All of this is making people—yes, probably mostly vaccinated people—rethink the basic questions they thought their vaccine had answered for them: Can I go to restaurants and bars unmasked? Can I go back to the office? Can I see my grandma? Can I go on vacation? Can I unmask at my people-facing job? Can I have a wedding, or a party? The answer to those questions is not quite as easy as “yes, if you’re vaccinated.” It depends partly on how many in your group are vaccinated, but the actual answer is basically the same as it’s been all pandemic: It depends on your risk tolerance, it depends on what is happening with case counts locally (though, as more people travel, this might become a less reliable tool), and it depends on any unique risk factors in your group. Kass’ perspective felt novel to me: She said she suspects that in the end, a lot of people are going to end up boosting their immunity by suffering through a mild case of COVID. So no one should feel that bad about getting sick after they’re vaxxed. What matters is getting the order right: “If everyone who gets vaccinated still gets COVID but doesn’t die, that’s a success,” she said. The issue is that it doesn’t feel like a success for vaccinated people. Plus, “if you get infected after you’re vaxxed, it’s all you talk about,” she said. And right now, that’s understandably freaking out a lot of vaccinated people who thought they were in the clear.
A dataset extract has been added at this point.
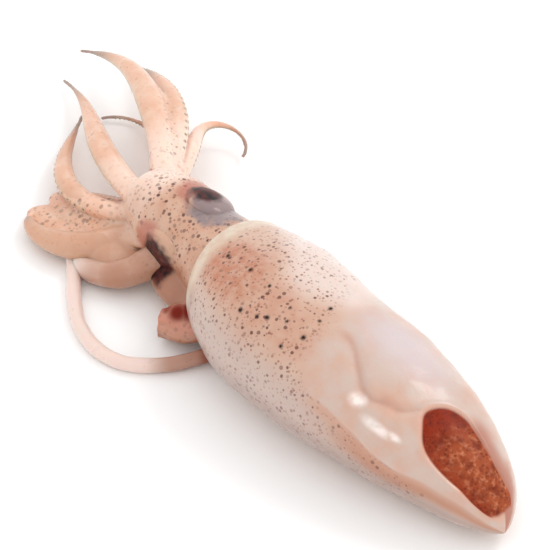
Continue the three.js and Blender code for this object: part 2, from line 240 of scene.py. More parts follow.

But vaccines—as much as we want them to and as much as we maybe were even promised they would—have not wiped out the risk of any illness at all, and therefore they have not wiped out the need for personal risk calculus. “A lot of people getting breakthrough disease won’t be fun, even if they don’t end up in hospital,” Hanage said. There are still good reasons to want to avoid COVID, even a milder, vaxxed version—if you are spending time with higher-risk people, like the immunocompromised who can’t get the same efficacy from vaccines; if you have unvaccinated kids you’re worried about (though kids are a slightly different situation). But you already know how to limit your chance of exposure—you’ve had plenty of practice at that. Pay attention to case counts (and vaccination rates) if you travel. Even though the CDC says you don’t have to, maybe still mask up in specific situations, like indoor situations where there might be lots of unvaccinated people. “I think in areas with high case counts (or some combination of cases and low vaccination rates), masking indoors in public makes a great deal of sense,” Faust said. “Even here in Boston, where the case counts are low, I would mask in indoor settings where everyone’s vaccination status is unknowable.”
You also don’t have to do this—as ever, living through this pandemic means taking the risks and precautions that are reasonable to you. (Obligatory caveat: Get vaccinated if you can.) The reason why everything feels so confusing right now is because we’re getting closer and closer to the point where COVID is something that we just have to live with—just as we live with a million other things that are risky but make us happy, like driving or eating meat from a questionable restaurant. Many people take different approaches to these things. That’s what we’ll eventually have to settle into with this risk, too. There will be guidance, and some of it will be evidence-based and some of it won’t, and maybe it will shift over time, and we will all have to decide how much to take it into account. Like we do with everything.